Stablecoins are the reimagining of "narrow banks" in the tech era: private digital tokens pegged to the dollar, claimed to be backed by one-to-one liquidity reserves. For example, Tether and USDC claim to offer programmable, borderless, tamper-proof deposits, shedding regulatory burdens.
But beneath the glamorous digital facade, the ancient vulnerabilities of finance remain, as these tokens still rely entirely on trust. Reserves are often opaque, custodians may be offshore, audits are selective, and redemptions remain merely a promise.
Thus, when trust wavers, the entire system collapses. The stablecoin TerraUSD crashed in 2022 because it attempted to maintain its peg to the dollar using algorithms rather than real reserves. Its value depended on another convertible token, Luna. However, when confidence shattered, investors rushed to redeem TerraUSD, flooding the market with Luna. With no reliable collateral and the situation escalating, both tokens collapsed within days. Beyond this extreme case, even so-called "fully collateralized" stablecoins can experience price volatility when the market questions the authenticity of their reserves.
The "Genius Act" Fuels the Dollar's "Excess Privilege"
The "Genius Act" is the result of Washington's attempt to establish an order for stablecoins. It creates a formal category of "payment stablecoins," prohibits issuers from paying interest to emphasize the practical value of stablecoins rather than speculation, and requires issuers to fully collateralize with cash or government bonds. Issuers must obtain licenses, register in the U.S., and comply with a new certification system. Foreign participants need U.S. licenses and must adhere to U.S. rules, or they will be excluded.

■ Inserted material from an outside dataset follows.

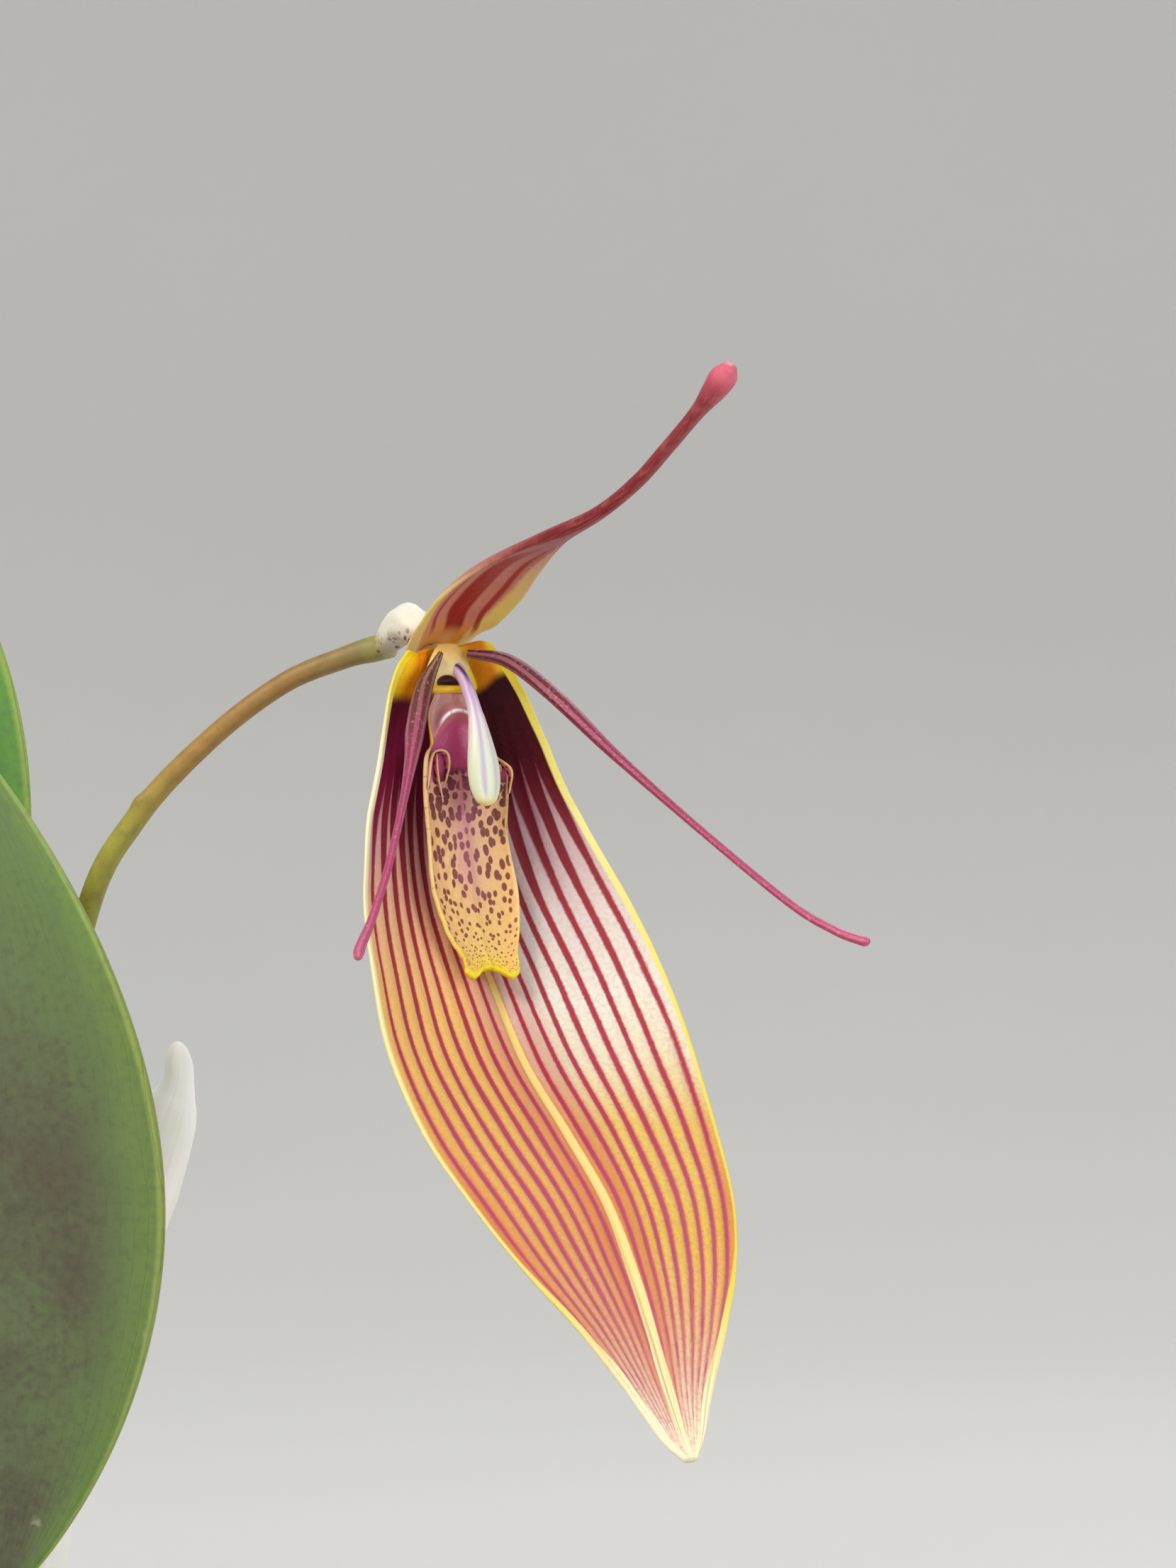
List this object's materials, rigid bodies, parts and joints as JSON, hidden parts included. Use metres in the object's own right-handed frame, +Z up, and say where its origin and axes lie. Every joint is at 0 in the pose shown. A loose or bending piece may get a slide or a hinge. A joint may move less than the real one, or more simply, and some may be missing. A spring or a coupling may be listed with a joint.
{
  "type": "potted restrepia antennifera",
  "caption": "Tufted orchid in a plain clay pot, with leathery leaves and a striped, long-tongued flower on a thin stalk.",
  "frame": {"origin": "middle of the pot's flat underside", "axes": "+Z up, -Y towards the viewer of the flower's side, +X to that viewer's right, where the flower hangs"},
  "size_m": [0.0938, 0.08, 0.1973],
  "materials": {
    "clay": "dry unglazed clay with a light mineral bloom",
    "bark": "rough dry bark chips with moss between them",
    "root": "matte, lightly wrinkled, pale coating over green",
    "sheath": "thin dry papery sheaths",
    "paper_sheath": "fresh white papery sheaths",
    "leaf": "leathery, satin, dark green shaded purple brown",
    "stalk": "smooth satin olive green",
    "ovary_cream": "waxy cream with brown speckles",
    "striped_sepal": "shining yellow and orange with dark red stripes",
    "dorsal_tissue": "translucent cream edges, dark red stripes, pink club",
    "thread": "smooth magenta thread with a pink club",
    "lip_tissue": "buff with maroon spots and a yellow rim",
    "column_tissue": "waxy white with lavender stripes"
  },
  "bodies": {
    "root": {"pot": "clay", "substrate": "bark", "rhizome": "root", "ramicaul_1": "sheath", "leaf_1": "leaf", "ramicaul_2": "sheath", "leaf_2": "leaf", "ramicaul_3": "sheath", "leaf_3": "leaf", "ramicaul_4": "sheath", "leaf_4": "leaf", "ramicaul_5": "sheath", "leaf_5": "leaf", "ramicaul_6": "sheath", "leaf_6": "leaf", "ramicaul_7": "sheath", "leaf_7": "leaf", "ramicaul_8": "sheath", "leaf_8": "leaf", "ramicaul_9": "sheath", "leaf_9": "leaf", "ramicaul_10": "sheath", "leaf_10": "leaf", "ramicaul_11": "sheath", "leaf_11": "leaf", "ramicaul_12": "sheath", "leaf_12": "leaf", "young_shoot": "paper_sheath", "pedicel": "stalk", "ovary": "ovary_cream", "synsepal": "striped_sepal", "dorsal_sepal": "dorsal_tissue", "petal_left": "thread", "petal_right": "thread", "lip": "lip_tissue", "column": "column_tissue"}
  },
  "joints": []
}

The advantages of the act are clear: no flashy algorithms, no unregulated random factors, and no mixing of speculative and payment functions. It fulfills many of their wishes. It provides consumer protection, prioritizes bankruptcy redemptions, and promises monthly reserve disclosures. Scholars critical of the crypto chaos have finally seen their desires realized.
But clarity does not mean safety. The act formally classifies stablecoins as "narrow banks." This means stablecoins will not experience maturity mismatch, but it also eliminates trust intermediaries, bypassing the core engine of finance (converting savings into investments), turning risk-averse funds into idle capital.
At the same time, the act leaves strategic loopholes. Issuers with assets below $10 billion can opt for state-level oversight, encouraging regulatory arbitrage. In a crisis, the demand to redeem stablecoins could trigger a sell-off of government bonds, disrupting the market for the safe assets that underpin them.
Some economists warn that by anchoring stablecoins to government bonds, we are merely transferring systemic risk to a new corner, which, while politically popular, has not been tested on a large scale in operations. But supporters are also singing the praises of geopolitical benefits. The law ensures stablecoins are pegged to the dollar, backed by dollar reserves (such as government bonds), and settled through U.S. institutions. With non-dollar stablecoins still stagnant, U.S.-backed digital tokens will become the default tools for global payments, savings, and cross-border transfers.
This is the intersection of the Bretton Woods system and Silicon Valley, a regulatory game aimed at extending the dollar's "excess privilege" into the internet age. The "Genius Act" may solidify the dollar's dominance more than any Federal Reserve currency swap agreement or trade deal.
Another notable benefit is that by providing regulatory clarity, the act may help bring cryptocurrency innovation back to the U.S. In recent years, legal uncertainties in the U.S. have led to a brain drain of blockchain talent and capital. Despite the many shortcomings of stablecoins, they could serve as a foothold for broader digital financial experiments to occur within U.S. institutions rather than outside.
Stablecoins Have Not Surpassed Banking
But trust cannot be outsourced to code. It is created by institutions, audits, and rules. Ironically, blockchain, a technology born from the rebellion against financial regulation, is now seeking legitimacy through the very disclosures and regulations it once sought to evade. The "Genius Act" provides this clarity, but the costs of the trade-offs have become fully apparent.
In finance, as the fable goes, great power often conceals greater vulnerabilities. If stablecoins become integrated into everyday transactions, then once they fail, the impact will not be confined to the crypto world; it will become a common problem faced by households, businesses, and taxpayers.
The act also opens the door for large tech companies or commercial giants to enter the payments space under relatively lax rules, raising concerns about privacy, competition, and market concentration in a digital dollar infrastructure dominated by scale rather than safety.
Despite being continuously hyped, stablecoins have not surpassed banking. They merely replicate the contradictions of banking in a new form. The true vision of blockchain is to end reliance on trust. Yet, we are now doubling down on trust under federal regulation.
Money remains a social contract: a promise that someone will compensate your losses somewhere. No amount of code or collateral can eliminate the need for the credibility of that promise. At the same time, any regulatory action cannot abolish the fundamental trade-offs in finance: safety comes at the cost of efficiency. Forgetting this will invite the next crisis.
Stablecoins repackage old risks as innovation. The danger lies not in what they are, but in our pretense of what they are not.